*What needs to be done:* Can you restate the lines of the entries below, word for word, from the first one through the line that includes "tab_gap = 0.05"?

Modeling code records
○ ○ ○
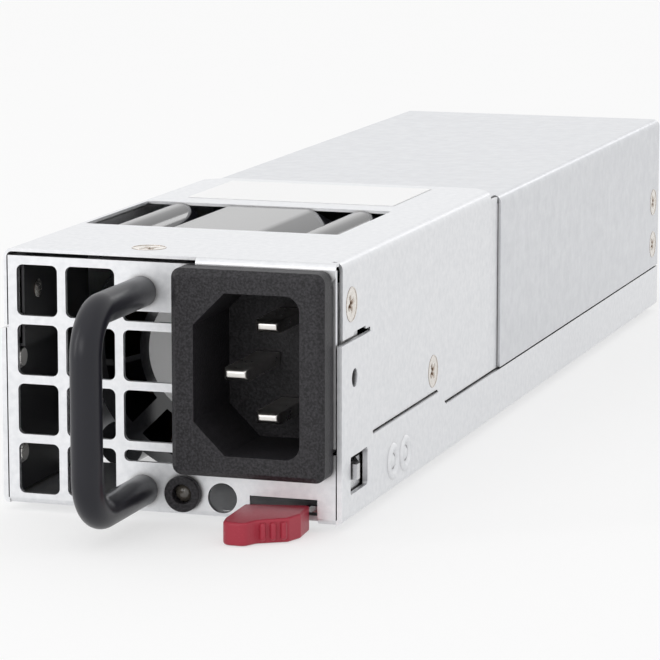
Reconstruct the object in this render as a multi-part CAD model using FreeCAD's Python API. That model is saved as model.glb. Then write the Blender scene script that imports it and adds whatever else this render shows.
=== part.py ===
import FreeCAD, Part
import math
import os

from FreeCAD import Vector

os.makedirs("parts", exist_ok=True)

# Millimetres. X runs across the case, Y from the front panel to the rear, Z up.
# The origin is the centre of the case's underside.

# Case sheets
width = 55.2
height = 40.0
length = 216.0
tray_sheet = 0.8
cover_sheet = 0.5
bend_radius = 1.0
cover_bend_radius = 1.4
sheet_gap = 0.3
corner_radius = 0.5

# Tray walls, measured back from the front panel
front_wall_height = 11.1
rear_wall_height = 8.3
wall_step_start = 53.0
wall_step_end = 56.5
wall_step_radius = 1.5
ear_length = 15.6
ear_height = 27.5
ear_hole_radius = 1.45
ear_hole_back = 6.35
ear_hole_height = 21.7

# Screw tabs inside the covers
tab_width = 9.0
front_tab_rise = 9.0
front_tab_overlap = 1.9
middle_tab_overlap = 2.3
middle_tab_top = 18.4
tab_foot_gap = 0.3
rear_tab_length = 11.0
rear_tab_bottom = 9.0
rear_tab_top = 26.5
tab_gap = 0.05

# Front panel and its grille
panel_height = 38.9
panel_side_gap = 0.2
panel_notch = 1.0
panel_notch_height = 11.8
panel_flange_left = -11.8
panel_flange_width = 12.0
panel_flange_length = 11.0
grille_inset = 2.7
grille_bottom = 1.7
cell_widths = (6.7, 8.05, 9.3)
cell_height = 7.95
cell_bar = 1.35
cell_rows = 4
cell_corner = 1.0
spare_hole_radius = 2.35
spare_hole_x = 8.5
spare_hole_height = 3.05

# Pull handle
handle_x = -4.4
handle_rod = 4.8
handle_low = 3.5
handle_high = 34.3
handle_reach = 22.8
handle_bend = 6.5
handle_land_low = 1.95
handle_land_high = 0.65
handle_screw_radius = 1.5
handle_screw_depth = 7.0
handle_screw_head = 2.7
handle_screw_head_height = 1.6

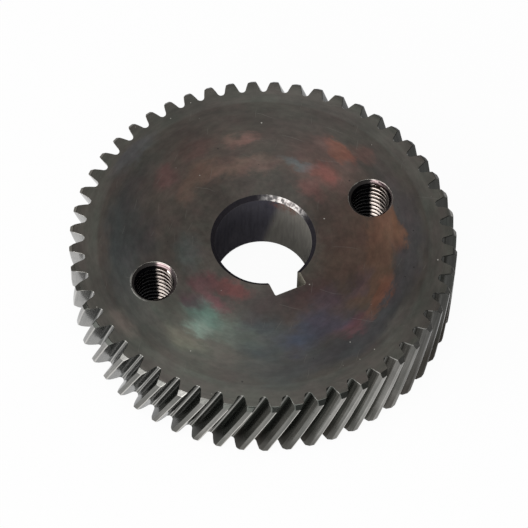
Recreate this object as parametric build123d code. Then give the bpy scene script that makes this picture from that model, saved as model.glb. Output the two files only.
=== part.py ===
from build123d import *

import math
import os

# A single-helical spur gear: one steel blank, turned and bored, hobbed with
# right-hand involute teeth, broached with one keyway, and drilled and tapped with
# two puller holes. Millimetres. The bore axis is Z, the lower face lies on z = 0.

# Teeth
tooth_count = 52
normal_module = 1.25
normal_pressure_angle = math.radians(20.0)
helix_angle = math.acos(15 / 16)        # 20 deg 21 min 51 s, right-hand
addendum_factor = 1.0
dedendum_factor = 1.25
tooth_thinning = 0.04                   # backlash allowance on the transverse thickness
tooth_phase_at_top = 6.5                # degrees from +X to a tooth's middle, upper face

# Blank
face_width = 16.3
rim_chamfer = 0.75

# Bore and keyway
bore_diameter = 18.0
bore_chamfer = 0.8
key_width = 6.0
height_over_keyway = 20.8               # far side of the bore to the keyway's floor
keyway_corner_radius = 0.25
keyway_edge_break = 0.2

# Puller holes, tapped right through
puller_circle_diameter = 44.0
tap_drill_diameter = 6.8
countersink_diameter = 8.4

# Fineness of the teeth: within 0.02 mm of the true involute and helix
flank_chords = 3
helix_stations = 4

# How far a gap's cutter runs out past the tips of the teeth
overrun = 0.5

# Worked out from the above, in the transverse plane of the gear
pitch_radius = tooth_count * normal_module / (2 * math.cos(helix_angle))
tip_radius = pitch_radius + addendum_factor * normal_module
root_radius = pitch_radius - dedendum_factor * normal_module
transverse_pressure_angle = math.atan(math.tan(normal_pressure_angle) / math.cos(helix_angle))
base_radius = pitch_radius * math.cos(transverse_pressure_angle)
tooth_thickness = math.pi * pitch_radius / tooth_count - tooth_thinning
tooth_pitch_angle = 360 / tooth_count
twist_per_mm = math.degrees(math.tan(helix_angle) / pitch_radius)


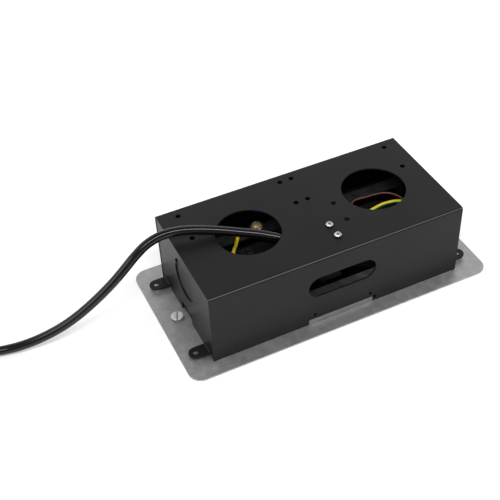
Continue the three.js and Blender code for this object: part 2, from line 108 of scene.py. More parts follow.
○ ○ ○
*Correct result:*
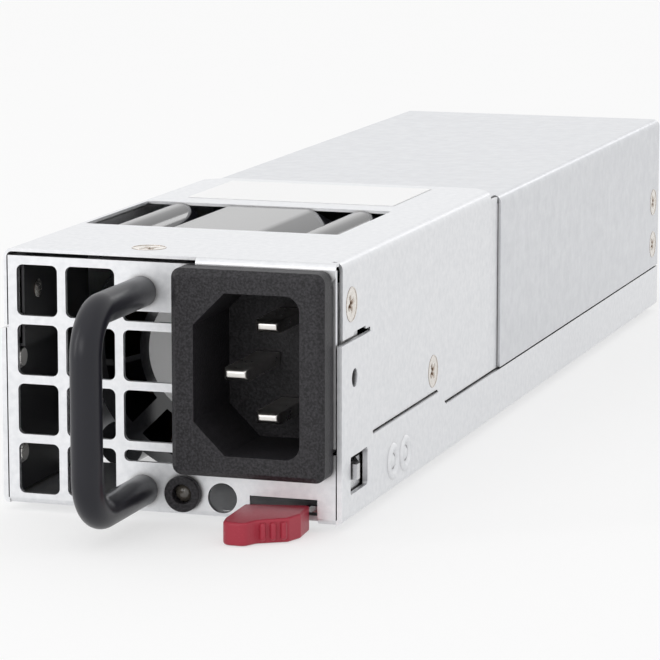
Reconstruct the object in this render as a multi-part CAD model using FreeCAD's Python API. That model is saved as model.glb. Then write the Blender scene script that imports it and adds whatever else this render shows.
=== part.py ===
import FreeCAD, Part
import math
import os

from FreeCAD import Vector

os.makedirs("parts", exist_ok=True)

# Millimetres. X runs across the case, Y from the front panel to the rear, Z up.
# The origin is the centre of the case's underside.

# Case sheets
width = 55.2
height = 40.0
length = 216.0
tray_sheet = 0.8
cover_sheet = 0.5
bend_radius = 1.0
cover_bend_radius = 1.4
sheet_gap = 0.3
corner_radius = 0.5

# Tray walls, measured back from the front panel
front_wall_height = 11.1
rear_wall_height = 8.3
wall_step_start = 53.0
wall_step_end = 56.5
wall_step_radius = 1.5
ear_length = 15.6
ear_height = 27.5
ear_hole_radius = 1.45
ear_hole_back = 6.35
ear_hole_height = 21.7

# Screw tabs inside the covers
tab_width = 9.0
front_tab_rise = 9.0
front_tab_overlap = 1.9
middle_tab_overlap = 2.3
middle_tab_top = 18.4
tab_foot_gap = 0.3
rear_tab_length = 11.0
rear_tab_bottom = 9.0
rear_tab_top = 26.5
tab_gap = 0.05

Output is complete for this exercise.